If anything is the purpose of life, realizing it should not depend at all on things beyond our control. Rephrased: if the proposed ‘purpose of life’ is something outside our control, then that cannot be a purpose. A purpose can only be a purpose if it can be achieved; otherwise, it’s just a fantasy.
Beyond this, there is a cultural element at play. In our culture, children no longer have any intrinsic value! They exist for the enjoyment of their parents. They exist to be loved; what can possibly be wrong with that?
Not so long ago, things were different. Couples conceived explicitly to produce offspring that could be an economic asset. Kids were raised to help run the house, the farm, the ranch, the store, or the loom. Every child had a purpose! Hopefully, they were also loved.

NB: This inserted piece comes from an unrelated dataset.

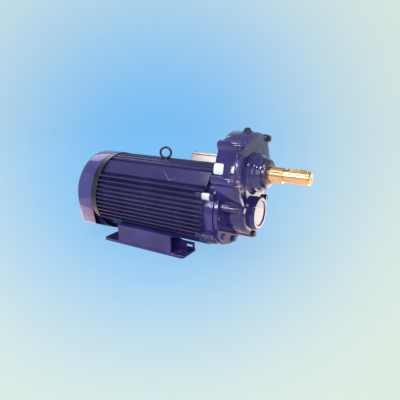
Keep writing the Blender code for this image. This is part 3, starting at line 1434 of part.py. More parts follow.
def build_gearmotor():
    """Build every piece on its own axis."""
    remove_everything()
    paint = make_material("enamel", (0.07, 0.06, 0.20), 0.35)
    dark_paint = make_material("dark_enamel", (0.05, 0.045, 0.13), 0.4)
    steel = make_material("bright_steel", (0.72, 0.66, 0.58), 0.28, 1.0)
    bolt_steel = make_material("black_steel", (0.03, 0.03, 0.035), 0.5, 0.6)
    gear_steel = make_material("gear_steel", (0.45, 0.45, 0.47), 0.35, 1.0)
    iron = make_material("core_iron", (0.22, 0.22, 0.23), 0.55, 0.8)
    copper = make_material("winding_copper", (0.50, 0.18, 0.07), 0.5, 0.6)
    aluminium = make_material("cast_aluminium", (0.60, 0.60, 0.62), 0.45, 1.0)
    rubber = make_material("seal_rubber", (0.02, 0.02, 0.02), 0.7)
    plastic = make_material("black_plastic", (0.03, 0.03, 0.03), 0.5)

    origin = make_empty("gearmotor_origin", (-MIDDLE_X, 0.0, 0.0))
    motor_axis = make_empty("motor_axis", (0.0, 0.0, AXIS_HEIGHT), origin)
    output_axis = make_empty("output_axis", (0.0, 0.0, OUTPUT_HEIGHT), origin)

    build_motor_frame(motor_axis, paint)
    build_foot("foot_left", -1, origin, paint)
    build_foot("foot_right", 1, origin, paint)
    build_rear_shield(motor_axis, paint)
    build_drive_shield(motor_axis, paint)
    build_fan_cowl(motor_axis, paint)
    build_eyebolt(motor_axis, bolt_steel)
    build_terminal_box(motor_axis, paint, rubber, plastic)
    build_stator(motor_axis, iron, copper)

    build_gear_case(motor_axis, paint)
    build_cover_gasket(motor_axis, rubber)
    build_gear_cover(motor_axis, paint)
    build_pinion_cap(motor_axis, paint)
    build_seal_cap(output_axis, dark_paint)
    build_bolts(motor_axis, bolt_steel)
    build_plugs(motor_axis, bolt_steel)
    motor_seal_x = CAVITY_REAR_X - OIL_SEAL_WIDTH - SEAT_GAP
    build_oil_seal("motor_oil_seal", motor_seal_x, DRIVE_BEARING[0], motor_axis, rubber)
    output_seal_x = HUB_FRONT_X - OIL_SEAL_WIDTH - SEAT_GAP
    build_oil_seal("output_oil_seal", output_seal_x, OUTPUT_FRONT_BEARING[0], output_axis, rubber)

    build_motor_shaft(motor_axis, gear_steel)
    build_rotor(motor_axis, iron, aluminium)
    build_cooling_fan(motor_axis, plastic)
    build_motor_pinion(motor_axis, gear_steel)
    build_bearing("rear_bearing", REAR_BEARING, rear_bearing_x(), motor_axis, motor_axis, gear_steel)
    build_bearing("drive_bearing", DRIVE_BEARING, drive_bearing_x(), motor_axis, motor_axis, gear_steel)
    build_bearing("pinion_bearing", PINION_BEARING, PINION_BEARING_X, motor_axis, motor_axis, gear_steel)

    build_output_shaft(output_axis, steel)
    build_output_gear(output_axis, gear_steel)
    build_bearing("output_rear_bearing", OUTPUT_REAR_BEARING, OUTPUT_REAR_BEARING_X,
                  output_axis, output_axis, gear_steel)
    build_bearing("output_front_bearing", OUTPUT_FRONT_BEARING, OUTPUT_FRONT_BEARING_X,
                  output_axis, output_axis, gear_steel)


build_gearmotor()
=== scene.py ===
"""Looks of the foot-mounted helical gearmotor: studio, finishes and finely made pieces.

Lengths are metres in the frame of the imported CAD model: +Z is up and +X points out of the output
shaft. The motor turns about a lower axis, and the output shaft about a second one above it.
"""

import logging
from dataclasses import dataclass, field
from enum import Enum
from math import cos, pi, radians, sin, sqrt
from typing import Any, Optional, Sequence, Union

import bmesh
import bpy
import numpy as np
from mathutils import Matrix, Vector


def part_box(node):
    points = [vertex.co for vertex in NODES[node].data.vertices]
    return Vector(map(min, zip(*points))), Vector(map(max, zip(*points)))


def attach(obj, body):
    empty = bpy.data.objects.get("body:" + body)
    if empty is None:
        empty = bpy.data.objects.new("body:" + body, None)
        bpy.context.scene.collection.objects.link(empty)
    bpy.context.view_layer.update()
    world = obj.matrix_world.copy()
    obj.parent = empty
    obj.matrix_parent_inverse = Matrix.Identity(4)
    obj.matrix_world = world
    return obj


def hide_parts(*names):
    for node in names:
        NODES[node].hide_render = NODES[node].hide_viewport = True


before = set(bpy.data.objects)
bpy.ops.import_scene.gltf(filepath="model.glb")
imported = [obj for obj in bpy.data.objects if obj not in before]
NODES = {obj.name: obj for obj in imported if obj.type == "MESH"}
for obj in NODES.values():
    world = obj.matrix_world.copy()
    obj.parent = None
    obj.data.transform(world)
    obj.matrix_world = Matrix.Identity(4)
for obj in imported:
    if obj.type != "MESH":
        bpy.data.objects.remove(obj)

LOG = logging.getLogger("gearmotor")
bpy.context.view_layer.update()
Colour = tuple[float, float, float]
Point = tuple[float, float, float]


class Body(str, Enum):
    """The CAD bodies that a piece can move with."""

    HOUSING = "housing"
    ROTOR = "rotor"
    OUTPUT = "output"


class Slot(str, Enum):
    """The record's material slots."""

    ENAMEL = "enamel"
    DARK_ENAMEL = "dark_enamel"
    BRIGHT_STEEL = "bright_steel"
    BLACK_STEEL = "black_steel"
    GEAR_STEEL = "gear_steel"
    CORE_IRON = "core_iron"
    WINDING_COPPER = "winding_copper"
    CAST_ALUMINIUM = "cast_aluminium"
    SEAL_RUBBER = "seal_rubber"
    BLACK_PLASTIC = "black_plastic"


class Field:
    """A number that varies over a surface: one socket, whose arithmetic adds Math nodes."""

    def __init__(self, graph: "Graph", socket: bpy.types.NodeSocket) -> None:
        """Wraps a socket of the graph."""
        self.graph = graph
        self.socket = socket

    def _math(self, operation: str, *values: "Input") -> "Field":
        """Adds a Math node.

        Args:
            operation: the Math node's operation.
            values: its inputs, in order.

        Returns:
            The node's result.
        """
        made = self.graph.node("ShaderNodeMath", {"operation": operation}, dict(enumerate(values)))
        return Field(self.graph, made.outputs[0])

    def __add__(self, other: "Input") -> "Field":
        """Sum."""
        return self._math("ADD", self, other)

    __radd__ = __add__

    def __sub__(self, other: "Input") -> "Field":
        """Difference."""
        return self._math("SUBTRACT", self, other)

    def __rsub__(self, other: "Input") -> "Field":
        """Difference with this field taken away."""
        return self._math("SUBTRACT", other, self)

    def __mul__(self, other: "Input") -> "Field":
        """Product."""
        return self._math("MULTIPLY", self, other)

    __rmul__ = __mul__

    def angle(self) -> "Field":
        """Angle in radians whose cosine the field is."""
        return self._math("ARCCOSINE", self)

    def wave(self) -> "Field":
        """Sine of the field in radians."""
        return self._math("SINE", self)

    def most(self, other: "Input") -> "Field":
        """The larger of the two."""
        return self._math("MAXIMUM", self, other)

    def step(self, low: float, high: float) -> "Field":
        """Rises smoothly from 0 at low to 1 at high, or falls where low is the larger.

        Args:
            low: where the result is 0.
            high: where the result is 1.

        Returns:
            The smooth step.
        """
        turned_round = low > high
        made = self.graph.node(
            "ShaderNodeMapRange",
            {"interpolation_type": "SMOOTHSTEP", "clamp": True},
            {0: self, 1: min(low, high), 2: max(low, high), 3: 0.0, 4: 1.0},
        )
        rising = Field(self.graph, made.outputs[0])
        return 1.0 - rising if turned_round else rising


Input = Union[Field, bpy.types.NodeSocket, float, int, tuple]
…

Today, at least in the Atlantic community, children have no short term economic value. Ask any parent managing the cost of daycare, summer camp, groceries, and college tuition…
As good parents, and of course, we are all good parents, it’s easy to make our children’s happiness Job One. Who then can blame a child then who, upon graduation, continues to steer her ship solely according to that beacon?
I have lived a full life. I married, had children and grandchildren, built a successful business that created jobs, enhanced the wellbeing of tens of thousands of customers, provided a comfortable living for my family, and left me with plenty of playtime!
Looking back, I see that playtime, such a source of happiness for me at the time, is the least important part of my story. I don’t regret it per se, but I see it now from a different perspective. Caring for others and helping to smooth their way in the world still seem like a worthy ‘purpose’; enhancing my short-term personal happiness does not.
It would be nice to think that I was motivated by the opportunity to care, and that I used my playtime merely to recreate. It would be nice…but then I’d be writing about another man.
The minute I put the tuba down, the music stopped. What happened to all that happiness? Is it stored-up somewhere in a vault? Can I make periodic withdrawals of principle? Oh well, I have the memories…at least for another few years, I hope.
How I treated others, good and ill, will reverberate through the universe until Big Freeze; how much I enjoyed the foie gras at Biba in 1990 will not.
As pupils in a parochial (Catholic) elementary school in the ‘50s, we did not have this problem. Every September, we’d take our seats on the first day of class and that day we would learn just two things:
God is the supreme being who made all things.
God made us to know him, love him and serve him.
First grade? Eighth grade? Same lesson! No reference to personal happiness or ‘self-actualization’. The alleged Death of God has made such catechetical memes unintelligible to my grandchildren. I don’t worry about them now, they’re fabulous; but I do worry about where they’ll be when they finally decide to put their own tubas aside. Will they look back at all that’s left undone in their lives, and say with me, “Gee, I could have had a V8?”